The task
Go through the material below and copy all lines with "bending".

-- BEGIN Record list --

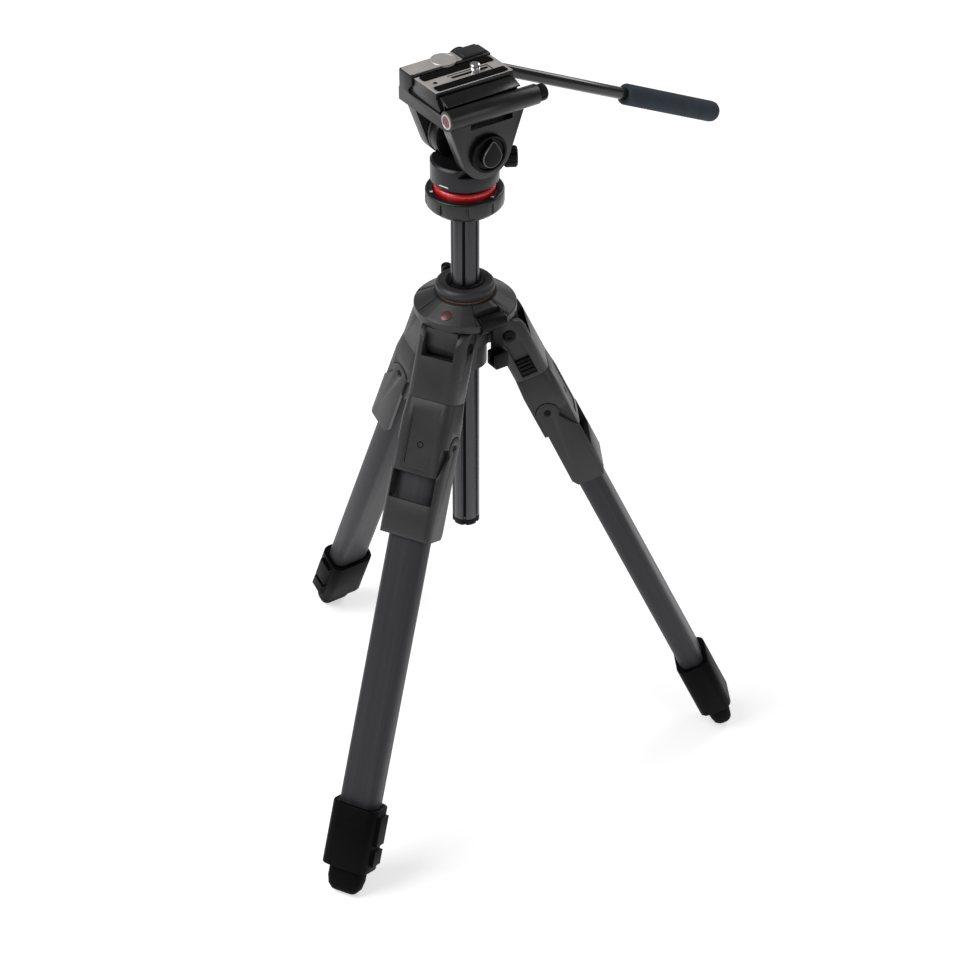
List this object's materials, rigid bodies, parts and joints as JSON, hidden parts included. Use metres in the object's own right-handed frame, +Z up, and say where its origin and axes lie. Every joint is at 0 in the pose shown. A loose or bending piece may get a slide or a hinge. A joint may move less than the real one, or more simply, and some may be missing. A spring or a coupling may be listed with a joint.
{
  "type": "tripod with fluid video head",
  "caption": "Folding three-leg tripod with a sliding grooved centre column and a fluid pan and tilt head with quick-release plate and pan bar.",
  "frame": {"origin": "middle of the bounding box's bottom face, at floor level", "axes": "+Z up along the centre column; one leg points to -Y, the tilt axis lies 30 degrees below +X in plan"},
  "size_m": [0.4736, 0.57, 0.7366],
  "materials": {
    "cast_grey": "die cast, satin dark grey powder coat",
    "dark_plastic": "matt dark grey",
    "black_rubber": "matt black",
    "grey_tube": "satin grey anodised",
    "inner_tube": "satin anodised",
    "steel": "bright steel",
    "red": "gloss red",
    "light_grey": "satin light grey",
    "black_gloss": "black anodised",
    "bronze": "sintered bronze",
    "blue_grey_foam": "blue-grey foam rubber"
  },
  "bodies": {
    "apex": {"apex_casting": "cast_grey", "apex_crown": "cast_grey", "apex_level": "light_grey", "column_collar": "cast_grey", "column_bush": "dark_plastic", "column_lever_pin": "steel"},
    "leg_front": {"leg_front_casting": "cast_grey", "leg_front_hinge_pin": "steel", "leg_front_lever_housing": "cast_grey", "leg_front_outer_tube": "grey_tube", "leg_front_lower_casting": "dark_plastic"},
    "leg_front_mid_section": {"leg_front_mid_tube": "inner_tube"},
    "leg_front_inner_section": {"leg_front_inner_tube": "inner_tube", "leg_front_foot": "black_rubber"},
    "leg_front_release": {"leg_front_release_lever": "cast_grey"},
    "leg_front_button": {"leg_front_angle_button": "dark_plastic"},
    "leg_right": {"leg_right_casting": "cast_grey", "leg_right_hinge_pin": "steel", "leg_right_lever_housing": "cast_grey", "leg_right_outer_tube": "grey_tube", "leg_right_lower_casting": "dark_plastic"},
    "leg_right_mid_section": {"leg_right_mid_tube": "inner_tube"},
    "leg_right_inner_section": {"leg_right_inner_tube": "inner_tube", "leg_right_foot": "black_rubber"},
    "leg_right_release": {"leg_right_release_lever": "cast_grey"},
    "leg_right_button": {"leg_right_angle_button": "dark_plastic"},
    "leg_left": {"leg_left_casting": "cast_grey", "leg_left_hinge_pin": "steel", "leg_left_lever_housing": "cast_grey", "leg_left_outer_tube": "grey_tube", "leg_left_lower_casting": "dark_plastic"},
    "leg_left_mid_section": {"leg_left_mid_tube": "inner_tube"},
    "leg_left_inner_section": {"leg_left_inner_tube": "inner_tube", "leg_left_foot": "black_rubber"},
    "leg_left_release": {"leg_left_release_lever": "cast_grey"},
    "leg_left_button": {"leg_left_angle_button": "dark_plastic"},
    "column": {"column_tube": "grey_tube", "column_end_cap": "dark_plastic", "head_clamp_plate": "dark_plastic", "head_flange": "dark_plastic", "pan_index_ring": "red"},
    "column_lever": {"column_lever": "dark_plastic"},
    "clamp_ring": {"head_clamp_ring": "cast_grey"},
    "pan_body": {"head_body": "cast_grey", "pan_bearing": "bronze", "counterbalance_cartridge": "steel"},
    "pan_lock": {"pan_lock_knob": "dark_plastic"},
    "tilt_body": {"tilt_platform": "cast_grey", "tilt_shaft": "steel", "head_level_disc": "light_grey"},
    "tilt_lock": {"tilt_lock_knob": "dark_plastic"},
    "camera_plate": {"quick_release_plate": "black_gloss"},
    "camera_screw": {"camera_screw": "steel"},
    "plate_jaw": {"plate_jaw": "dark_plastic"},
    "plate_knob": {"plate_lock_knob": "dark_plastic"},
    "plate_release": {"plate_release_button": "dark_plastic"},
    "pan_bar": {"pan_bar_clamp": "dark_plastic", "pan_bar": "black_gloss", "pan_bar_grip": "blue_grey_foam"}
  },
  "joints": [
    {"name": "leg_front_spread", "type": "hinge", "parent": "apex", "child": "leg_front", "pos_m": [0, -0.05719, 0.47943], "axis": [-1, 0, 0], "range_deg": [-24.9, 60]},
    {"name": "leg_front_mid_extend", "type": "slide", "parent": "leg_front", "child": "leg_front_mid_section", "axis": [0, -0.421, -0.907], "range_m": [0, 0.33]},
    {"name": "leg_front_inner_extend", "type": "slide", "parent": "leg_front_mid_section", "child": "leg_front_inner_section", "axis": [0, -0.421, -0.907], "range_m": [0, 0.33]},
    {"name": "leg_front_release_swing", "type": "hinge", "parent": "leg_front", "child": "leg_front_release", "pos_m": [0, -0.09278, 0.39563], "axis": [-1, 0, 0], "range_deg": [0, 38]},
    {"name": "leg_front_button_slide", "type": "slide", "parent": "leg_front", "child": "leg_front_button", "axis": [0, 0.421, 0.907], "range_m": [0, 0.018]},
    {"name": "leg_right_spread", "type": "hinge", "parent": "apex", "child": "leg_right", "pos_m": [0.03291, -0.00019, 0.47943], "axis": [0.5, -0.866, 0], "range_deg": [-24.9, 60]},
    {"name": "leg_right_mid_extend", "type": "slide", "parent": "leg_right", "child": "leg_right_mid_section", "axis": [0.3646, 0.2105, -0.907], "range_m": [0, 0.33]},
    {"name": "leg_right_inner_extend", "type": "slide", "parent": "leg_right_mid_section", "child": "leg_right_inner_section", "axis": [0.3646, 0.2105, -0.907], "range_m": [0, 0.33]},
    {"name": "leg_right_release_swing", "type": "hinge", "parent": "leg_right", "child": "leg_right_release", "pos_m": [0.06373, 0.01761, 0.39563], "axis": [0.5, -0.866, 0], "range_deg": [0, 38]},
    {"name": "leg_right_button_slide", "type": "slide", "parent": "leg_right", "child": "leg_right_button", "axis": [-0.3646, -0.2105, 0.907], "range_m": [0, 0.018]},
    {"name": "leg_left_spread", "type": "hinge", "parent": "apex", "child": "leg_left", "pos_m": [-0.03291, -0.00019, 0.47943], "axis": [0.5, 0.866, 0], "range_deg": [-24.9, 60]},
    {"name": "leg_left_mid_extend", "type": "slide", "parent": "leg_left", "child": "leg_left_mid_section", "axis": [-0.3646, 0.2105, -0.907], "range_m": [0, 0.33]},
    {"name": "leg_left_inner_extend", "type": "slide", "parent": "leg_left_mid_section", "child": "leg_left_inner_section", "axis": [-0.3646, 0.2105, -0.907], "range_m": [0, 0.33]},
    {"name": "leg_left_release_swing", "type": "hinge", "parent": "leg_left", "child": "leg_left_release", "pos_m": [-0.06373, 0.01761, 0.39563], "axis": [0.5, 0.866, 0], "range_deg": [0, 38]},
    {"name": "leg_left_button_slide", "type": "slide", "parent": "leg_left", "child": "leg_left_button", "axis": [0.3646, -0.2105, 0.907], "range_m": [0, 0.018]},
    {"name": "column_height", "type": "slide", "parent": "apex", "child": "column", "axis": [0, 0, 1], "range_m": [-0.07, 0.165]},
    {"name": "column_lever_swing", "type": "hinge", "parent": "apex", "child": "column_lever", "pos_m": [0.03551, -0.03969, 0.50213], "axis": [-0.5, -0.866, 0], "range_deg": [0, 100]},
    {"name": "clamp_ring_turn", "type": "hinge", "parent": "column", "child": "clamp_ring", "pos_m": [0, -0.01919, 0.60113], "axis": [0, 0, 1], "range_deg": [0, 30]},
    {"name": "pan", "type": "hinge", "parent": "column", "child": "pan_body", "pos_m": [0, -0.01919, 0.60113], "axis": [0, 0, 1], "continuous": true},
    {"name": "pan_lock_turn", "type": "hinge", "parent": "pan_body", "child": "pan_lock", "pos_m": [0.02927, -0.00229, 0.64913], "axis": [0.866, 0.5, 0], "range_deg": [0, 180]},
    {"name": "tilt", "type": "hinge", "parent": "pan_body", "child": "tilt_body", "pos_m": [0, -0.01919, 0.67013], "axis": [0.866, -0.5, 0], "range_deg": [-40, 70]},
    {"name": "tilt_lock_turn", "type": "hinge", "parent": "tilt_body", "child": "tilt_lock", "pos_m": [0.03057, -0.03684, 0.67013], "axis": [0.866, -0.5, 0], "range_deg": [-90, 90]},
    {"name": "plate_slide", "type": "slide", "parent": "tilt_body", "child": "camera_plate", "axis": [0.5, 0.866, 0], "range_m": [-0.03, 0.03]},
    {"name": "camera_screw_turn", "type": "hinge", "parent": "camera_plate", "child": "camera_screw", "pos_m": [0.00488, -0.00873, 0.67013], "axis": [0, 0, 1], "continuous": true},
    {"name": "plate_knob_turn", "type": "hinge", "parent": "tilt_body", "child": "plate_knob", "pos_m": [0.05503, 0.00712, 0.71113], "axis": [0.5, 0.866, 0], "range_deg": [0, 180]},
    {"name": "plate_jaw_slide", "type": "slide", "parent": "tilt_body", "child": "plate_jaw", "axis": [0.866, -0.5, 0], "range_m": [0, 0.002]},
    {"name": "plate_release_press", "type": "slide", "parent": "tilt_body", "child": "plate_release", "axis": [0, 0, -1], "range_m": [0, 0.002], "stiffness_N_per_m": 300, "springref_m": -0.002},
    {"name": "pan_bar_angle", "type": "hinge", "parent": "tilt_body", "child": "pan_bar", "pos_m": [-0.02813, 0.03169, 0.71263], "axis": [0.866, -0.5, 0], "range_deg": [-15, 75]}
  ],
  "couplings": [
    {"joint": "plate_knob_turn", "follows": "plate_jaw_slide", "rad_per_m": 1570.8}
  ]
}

-- END Record list --
-- BEGIN Record list --

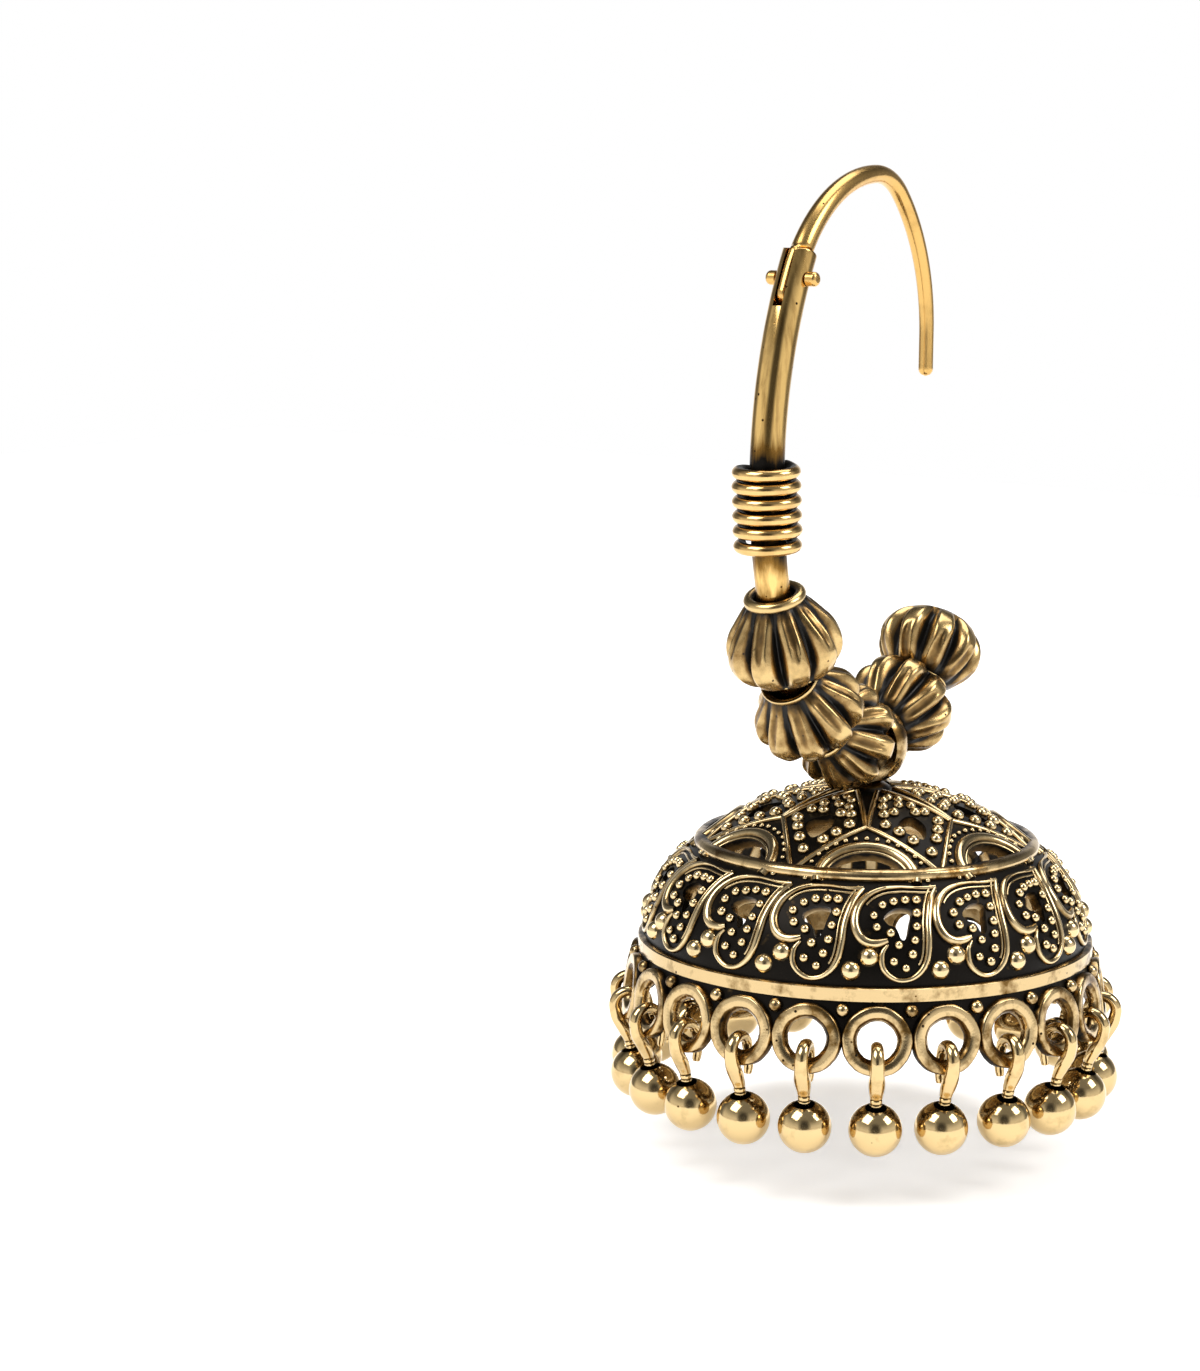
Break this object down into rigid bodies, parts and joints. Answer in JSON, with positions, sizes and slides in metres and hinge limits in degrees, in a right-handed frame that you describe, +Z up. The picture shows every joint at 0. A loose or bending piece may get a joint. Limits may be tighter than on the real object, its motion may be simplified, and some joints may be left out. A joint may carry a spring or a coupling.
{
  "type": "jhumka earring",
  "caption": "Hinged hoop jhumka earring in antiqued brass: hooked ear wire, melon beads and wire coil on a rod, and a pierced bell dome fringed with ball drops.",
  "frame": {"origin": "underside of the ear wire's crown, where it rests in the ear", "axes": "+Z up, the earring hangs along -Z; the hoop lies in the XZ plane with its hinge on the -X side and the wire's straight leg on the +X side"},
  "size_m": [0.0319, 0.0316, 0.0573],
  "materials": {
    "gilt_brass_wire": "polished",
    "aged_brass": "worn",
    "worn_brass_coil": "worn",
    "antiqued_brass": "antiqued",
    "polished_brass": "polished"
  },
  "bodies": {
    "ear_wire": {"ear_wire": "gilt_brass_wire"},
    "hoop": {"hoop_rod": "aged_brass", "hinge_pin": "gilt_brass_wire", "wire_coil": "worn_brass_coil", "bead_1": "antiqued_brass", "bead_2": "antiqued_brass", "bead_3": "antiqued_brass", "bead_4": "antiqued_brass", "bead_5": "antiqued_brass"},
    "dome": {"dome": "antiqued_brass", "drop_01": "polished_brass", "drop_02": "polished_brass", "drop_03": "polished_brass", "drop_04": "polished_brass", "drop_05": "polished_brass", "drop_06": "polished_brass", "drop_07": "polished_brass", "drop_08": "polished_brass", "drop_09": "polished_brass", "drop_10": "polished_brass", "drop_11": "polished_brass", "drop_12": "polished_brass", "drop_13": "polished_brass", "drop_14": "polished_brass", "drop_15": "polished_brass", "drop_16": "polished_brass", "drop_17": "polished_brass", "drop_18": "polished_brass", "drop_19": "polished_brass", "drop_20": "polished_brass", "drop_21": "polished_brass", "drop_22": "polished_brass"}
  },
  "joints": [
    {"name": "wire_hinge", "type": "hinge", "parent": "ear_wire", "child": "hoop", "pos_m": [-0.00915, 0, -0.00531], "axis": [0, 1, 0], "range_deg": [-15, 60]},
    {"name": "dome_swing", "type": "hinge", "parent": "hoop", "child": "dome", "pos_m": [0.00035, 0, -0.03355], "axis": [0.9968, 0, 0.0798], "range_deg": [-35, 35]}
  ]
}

-- END Record list --

Solution to this task
List this object's materials, rigid bodies, parts and joints as JSON, hidden parts included. Use metres in the object's own right-handed frame, +Z up, and say where its origin and axes lie. Every joint is at 0 in the pose shown. A loose or bending piece may get a slide or a hinge. A joint may move less than the real one, or more simply, and some may be missing. A spring or a coupling may be listed with a joint.
Break this object down into rigid bodies, parts and joints. Answer in JSON, with positions, sizes and slides in metres and hinge limits in degrees, in a right-handed frame that you describe, +Z up. The picture shows every joint at 0. A loose or bending piece may get a joint. Limits may be tighter than on the real object, its motion may be simplified, and some joints may be left out. A joint may carry a spring or a coupling.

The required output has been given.